Data lines:
- - - - -

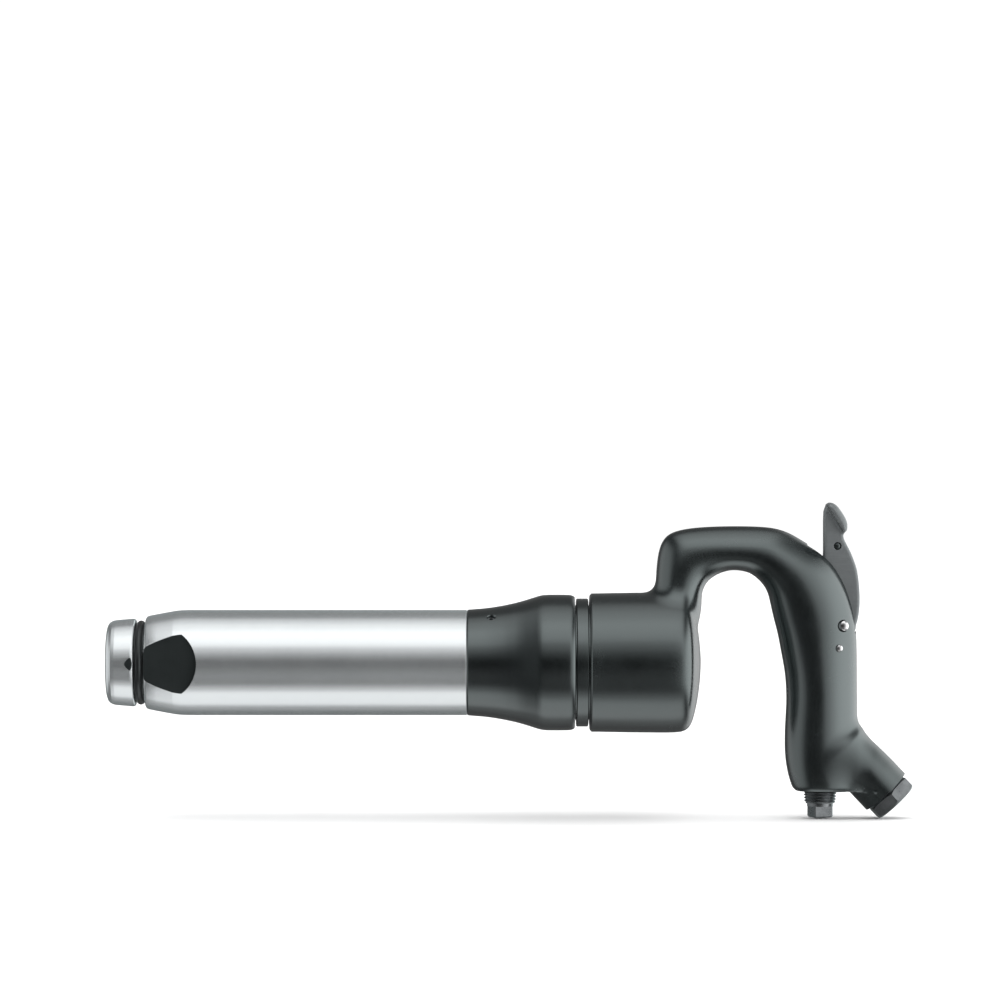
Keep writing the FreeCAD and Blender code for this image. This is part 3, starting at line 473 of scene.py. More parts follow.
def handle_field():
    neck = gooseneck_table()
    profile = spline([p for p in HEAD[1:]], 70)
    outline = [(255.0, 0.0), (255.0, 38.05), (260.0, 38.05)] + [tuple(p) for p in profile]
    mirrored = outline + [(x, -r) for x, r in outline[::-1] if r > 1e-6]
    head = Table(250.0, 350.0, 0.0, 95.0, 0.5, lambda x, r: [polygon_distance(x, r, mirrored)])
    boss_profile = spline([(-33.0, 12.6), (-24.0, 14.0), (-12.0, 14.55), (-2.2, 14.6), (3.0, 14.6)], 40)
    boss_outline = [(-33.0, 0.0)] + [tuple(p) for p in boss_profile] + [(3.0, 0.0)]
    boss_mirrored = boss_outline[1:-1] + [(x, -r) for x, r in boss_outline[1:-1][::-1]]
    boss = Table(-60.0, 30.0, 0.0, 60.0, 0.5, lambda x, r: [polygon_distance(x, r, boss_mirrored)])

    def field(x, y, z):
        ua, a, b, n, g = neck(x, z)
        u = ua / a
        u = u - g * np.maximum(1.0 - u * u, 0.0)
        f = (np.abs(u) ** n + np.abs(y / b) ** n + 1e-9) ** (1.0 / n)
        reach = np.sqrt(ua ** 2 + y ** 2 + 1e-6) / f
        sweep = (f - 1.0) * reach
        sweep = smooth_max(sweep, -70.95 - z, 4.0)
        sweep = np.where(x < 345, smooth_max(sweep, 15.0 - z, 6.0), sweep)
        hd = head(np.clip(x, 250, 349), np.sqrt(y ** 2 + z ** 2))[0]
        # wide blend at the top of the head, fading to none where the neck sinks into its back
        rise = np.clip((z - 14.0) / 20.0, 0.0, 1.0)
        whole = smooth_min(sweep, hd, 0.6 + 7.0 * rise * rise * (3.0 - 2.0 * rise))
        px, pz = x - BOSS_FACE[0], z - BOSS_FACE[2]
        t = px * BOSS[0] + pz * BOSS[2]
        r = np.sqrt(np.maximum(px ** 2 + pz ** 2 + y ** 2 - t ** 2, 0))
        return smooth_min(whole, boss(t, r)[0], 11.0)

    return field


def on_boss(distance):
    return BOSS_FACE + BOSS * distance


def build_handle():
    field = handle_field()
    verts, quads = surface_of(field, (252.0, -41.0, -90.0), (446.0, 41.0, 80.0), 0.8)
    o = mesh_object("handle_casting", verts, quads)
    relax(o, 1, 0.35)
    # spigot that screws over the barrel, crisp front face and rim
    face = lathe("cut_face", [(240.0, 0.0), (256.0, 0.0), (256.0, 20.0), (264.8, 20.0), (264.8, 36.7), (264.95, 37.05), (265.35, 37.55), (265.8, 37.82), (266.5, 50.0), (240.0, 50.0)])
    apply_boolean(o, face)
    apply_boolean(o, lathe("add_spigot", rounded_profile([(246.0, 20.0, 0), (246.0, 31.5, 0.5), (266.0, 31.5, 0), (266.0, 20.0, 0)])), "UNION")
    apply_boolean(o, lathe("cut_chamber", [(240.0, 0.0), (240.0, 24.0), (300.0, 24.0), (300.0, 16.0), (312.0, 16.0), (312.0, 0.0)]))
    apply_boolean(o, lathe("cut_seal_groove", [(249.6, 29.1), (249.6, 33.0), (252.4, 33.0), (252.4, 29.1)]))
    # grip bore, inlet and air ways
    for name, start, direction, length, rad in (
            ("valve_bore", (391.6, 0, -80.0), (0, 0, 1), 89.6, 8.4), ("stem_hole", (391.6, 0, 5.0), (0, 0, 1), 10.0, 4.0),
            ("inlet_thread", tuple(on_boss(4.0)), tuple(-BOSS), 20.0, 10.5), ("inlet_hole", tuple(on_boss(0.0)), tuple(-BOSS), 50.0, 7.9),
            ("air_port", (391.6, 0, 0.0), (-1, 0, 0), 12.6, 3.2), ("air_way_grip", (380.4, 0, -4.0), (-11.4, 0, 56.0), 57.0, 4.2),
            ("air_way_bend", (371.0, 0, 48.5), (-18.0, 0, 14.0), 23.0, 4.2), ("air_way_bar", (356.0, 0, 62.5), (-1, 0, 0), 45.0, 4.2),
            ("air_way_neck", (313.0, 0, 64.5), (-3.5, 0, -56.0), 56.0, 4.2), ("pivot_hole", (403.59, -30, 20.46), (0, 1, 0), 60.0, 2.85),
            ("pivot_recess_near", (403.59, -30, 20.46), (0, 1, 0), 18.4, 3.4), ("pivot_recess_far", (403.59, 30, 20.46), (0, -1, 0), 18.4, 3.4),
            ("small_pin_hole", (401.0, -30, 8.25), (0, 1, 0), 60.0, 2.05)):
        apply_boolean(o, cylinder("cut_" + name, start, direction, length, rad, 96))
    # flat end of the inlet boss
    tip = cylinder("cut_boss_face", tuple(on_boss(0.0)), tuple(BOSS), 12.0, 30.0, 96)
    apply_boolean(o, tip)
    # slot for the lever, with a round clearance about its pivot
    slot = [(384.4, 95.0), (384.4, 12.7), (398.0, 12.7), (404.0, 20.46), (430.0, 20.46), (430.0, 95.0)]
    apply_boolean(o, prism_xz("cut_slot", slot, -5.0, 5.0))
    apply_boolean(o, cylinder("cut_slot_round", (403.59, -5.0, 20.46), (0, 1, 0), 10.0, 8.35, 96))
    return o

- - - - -

What is expected:
Write out the listing once more, matching it exactly.

Written solution:
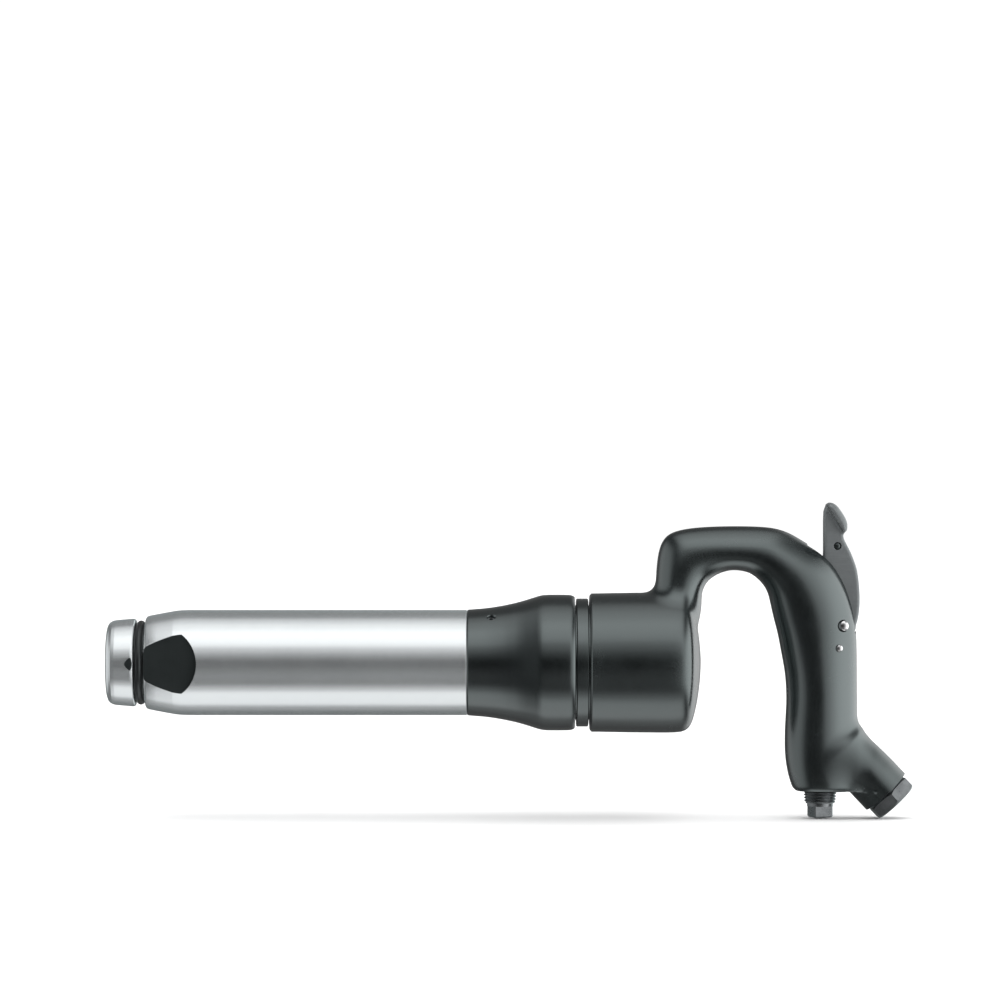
Keep writing the FreeCAD and Blender code for this image. This is part 3, starting at line 473 of scene.py. More parts follow.
def handle_field():
    neck = gooseneck_table()
    profile = spline([p for p in HEAD[1:]], 70)
    outline = [(255.0, 0.0), (255.0, 38.05), (260.0, 38.05)] + [tuple(p) for p in profile]
    mirrored = outline + [(x, -r) for x, r in outline[::-1] if r > 1e-6]
    head = Table(250.0, 350.0, 0.0, 95.0, 0.5, lambda x, r: [polygon_distance(x, r, mirrored)])
    boss_profile = spline([(-33.0, 12.6), (-24.0, 14.0), (-12.0, 14.55), (-2.2, 14.6), (3.0, 14.6)], 40)
    boss_outline = [(-33.0, 0.0)] + [tuple(p) for p in boss_profile] + [(3.0, 0.0)]
    boss_mirrored = boss_outline[1:-1] + [(x, -r) for x, r in boss_outline[1:-1][::-1]]
    boss = Table(-60.0, 30.0, 0.0, 60.0, 0.5, lambda x, r: [polygon_distance(x, r, boss_mirrored)])

    def field(x, y, z):
        ua, a, b, n, g = neck(x, z)
        u = ua / a
        u = u - g * np.maximum(1.0 - u * u, 0.0)
        f = (np.abs(u) ** n + np.abs(y / b) ** n + 1e-9) ** (1.0 / n)
        reach = np.sqrt(ua ** 2 + y ** 2 + 1e-6) / f
        sweep = (f - 1.0) * reach
        sweep = smooth_max(sweep, -70.95 - z, 4.0)
        sweep = np.where(x < 345, smooth_max(sweep, 15.0 - z, 6.0), sweep)
        hd = head(np.clip(x, 250, 349), np.sqrt(y ** 2 + z ** 2))[0]
        # wide blend at the top of the head, fading to none where the neck sinks into its back
        rise = np.clip((z - 14.0) / 20.0, 0.0, 1.0)
        whole = smooth_min(sweep, hd, 0.6 + 7.0 * rise * rise * (3.0 - 2.0 * rise))
        px, pz = x - BOSS_FACE[0], z - BOSS_FACE[2]
        t = px * BOSS[0] + pz * BOSS[2]
        r = np.sqrt(np.maximum(px ** 2 + pz ** 2 + y ** 2 - t ** 2, 0))
        return smooth_min(whole, boss(t, r)[0], 11.0)

    return field


def on_boss(distance):
    return BOSS_FACE + BOSS * distance


def build_handle():
    field = handle_field()
    verts, quads = surface_of(field, (252.0, -41.0, -90.0), (446.0, 41.0, 80.0), 0.8)
    o = mesh_object("handle_casting", verts, quads)
    relax(o, 1, 0.35)
    # spigot that screws over the barrel, crisp front face and rim
    face = lathe("cut_face", [(240.0, 0.0), (256.0, 0.0), (256.0, 20.0), (264.8, 20.0), (264.8, 36.7), (264.95, 37.05), (265.35, 37.55), (265.8, 37.82), (266.5, 50.0), (240.0, 50.0)])
    apply_boolean(o, face)
    apply_boolean(o, lathe("add_spigot", rounded_profile([(246.0, 20.0, 0), (246.0, 31.5, 0.5), (266.0, 31.5, 0), (266.0, 20.0, 0)])), "UNION")
    apply_boolean(o, lathe("cut_chamber", [(240.0, 0.0), (240.0, 24.0), (300.0, 24.0), (300.0, 16.0), (312.0, 16.0), (312.0, 0.0)]))
    apply_boolean(o, lathe("cut_seal_groove", [(249.6, 29.1), (249.6, 33.0), (252.4, 33.0), (252.4, 29.1)]))
    # grip bore, inlet and air ways
    for name, start, direction, length, rad in (
            ("valve_bore", (391.6, 0, -80.0), (0, 0, 1), 89.6, 8.4), ("stem_hole", (391.6, 0, 5.0), (0, 0, 1), 10.0, 4.0),
            ("inlet_thread", tuple(on_boss(4.0)), tuple(-BOSS), 20.0, 10.5), ("inlet_hole", tuple(on_boss(0.0)), tuple(-BOSS), 50.0, 7.9),
            ("air_port", (391.6, 0, 0.0), (-1, 0, 0), 12.6, 3.2), ("air_way_grip", (380.4, 0, -4.0), (-11.4, 0, 56.0), 57.0, 4.2),
            ("air_way_bend", (371.0, 0, 48.5), (-18.0, 0, 14.0), 23.0, 4.2), ("air_way_bar", (356.0, 0, 62.5), (-1, 0, 0), 45.0, 4.2),
            ("air_way_neck", (313.0, 0, 64.5), (-3.5, 0, -56.0), 56.0, 4.2), ("pivot_hole", (403.59, -30, 20.46), (0, 1, 0), 60.0, 2.85),
            ("pivot_recess_near", (403.59, -30, 20.46), (0, 1, 0), 18.4, 3.4), ("pivot_recess_far", (403.59, 30, 20.46), (0, -1, 0), 18.4, 3.4),
            ("small_pin_hole", (401.0, -30, 8.25), (0, 1, 0), 60.0, 2.05)):
        apply_boolean(o, cylinder("cut_" + name, start, direction, length, rad, 96))
    # flat end of the inlet boss
    tip = cylinder("cut_boss_face", tuple(on_boss(0.0)), tuple(BOSS), 12.0, 30.0, 96)
    apply_boolean(o, tip)
    # slot for the lever, with a round clearance about its pivot
    slot = [(384.4, 95.0), (384.4, 12.7), (398.0, 12.7), (404.0, 20.46), (430.0, 20.46), (430.0, 95.0)]
    apply_boolean(o, prism_xz("cut_slot", slot, -5.0, 5.0))
    apply_boolean(o, cylinder("cut_slot_round", (403.59, -5.0, 20.46), (0, 1, 0), 10.0, 8.35, 96))
    return o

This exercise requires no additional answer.